* begin SUPPLIED DATA *
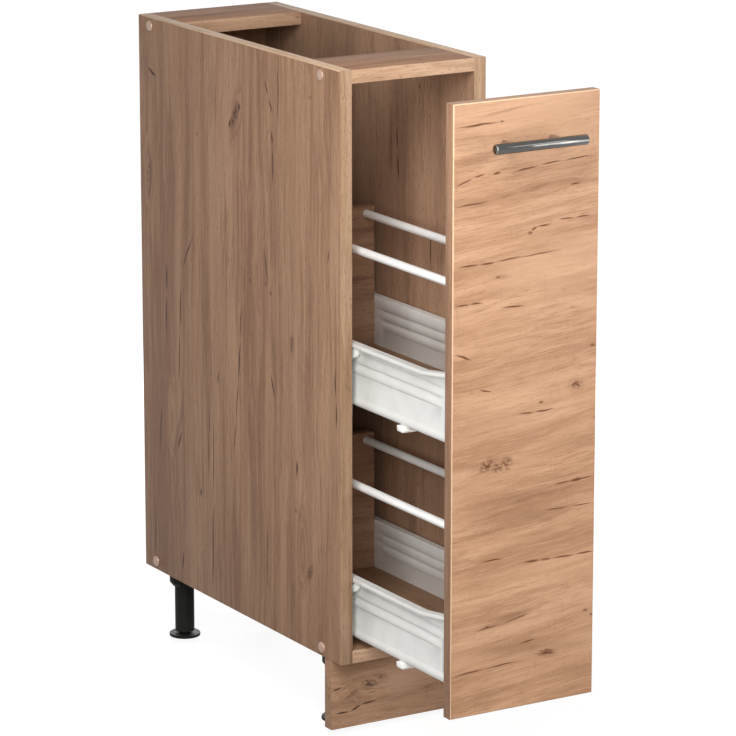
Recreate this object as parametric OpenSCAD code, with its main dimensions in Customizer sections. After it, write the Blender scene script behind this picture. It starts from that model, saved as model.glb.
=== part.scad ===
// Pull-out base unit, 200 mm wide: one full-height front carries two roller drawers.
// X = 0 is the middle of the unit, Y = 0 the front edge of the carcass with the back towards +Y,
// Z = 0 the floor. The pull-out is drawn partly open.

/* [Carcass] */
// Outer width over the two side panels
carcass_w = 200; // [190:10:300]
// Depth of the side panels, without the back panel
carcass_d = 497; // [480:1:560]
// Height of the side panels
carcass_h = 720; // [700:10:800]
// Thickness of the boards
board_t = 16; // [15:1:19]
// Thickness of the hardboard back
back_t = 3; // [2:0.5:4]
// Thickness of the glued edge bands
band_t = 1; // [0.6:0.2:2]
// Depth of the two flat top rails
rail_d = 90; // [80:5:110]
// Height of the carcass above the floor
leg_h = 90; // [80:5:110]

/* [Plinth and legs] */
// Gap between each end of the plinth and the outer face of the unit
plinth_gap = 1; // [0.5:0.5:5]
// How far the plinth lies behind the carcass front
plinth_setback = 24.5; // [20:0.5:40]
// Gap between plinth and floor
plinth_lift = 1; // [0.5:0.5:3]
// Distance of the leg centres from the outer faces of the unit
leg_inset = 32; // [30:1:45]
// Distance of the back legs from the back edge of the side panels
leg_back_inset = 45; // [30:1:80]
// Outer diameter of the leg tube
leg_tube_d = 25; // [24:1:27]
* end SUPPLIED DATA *
▶ _DO THIS_
Count each line with "from" in it and report that figure by itself.

▶ _WRITTEN SOLUTION_
3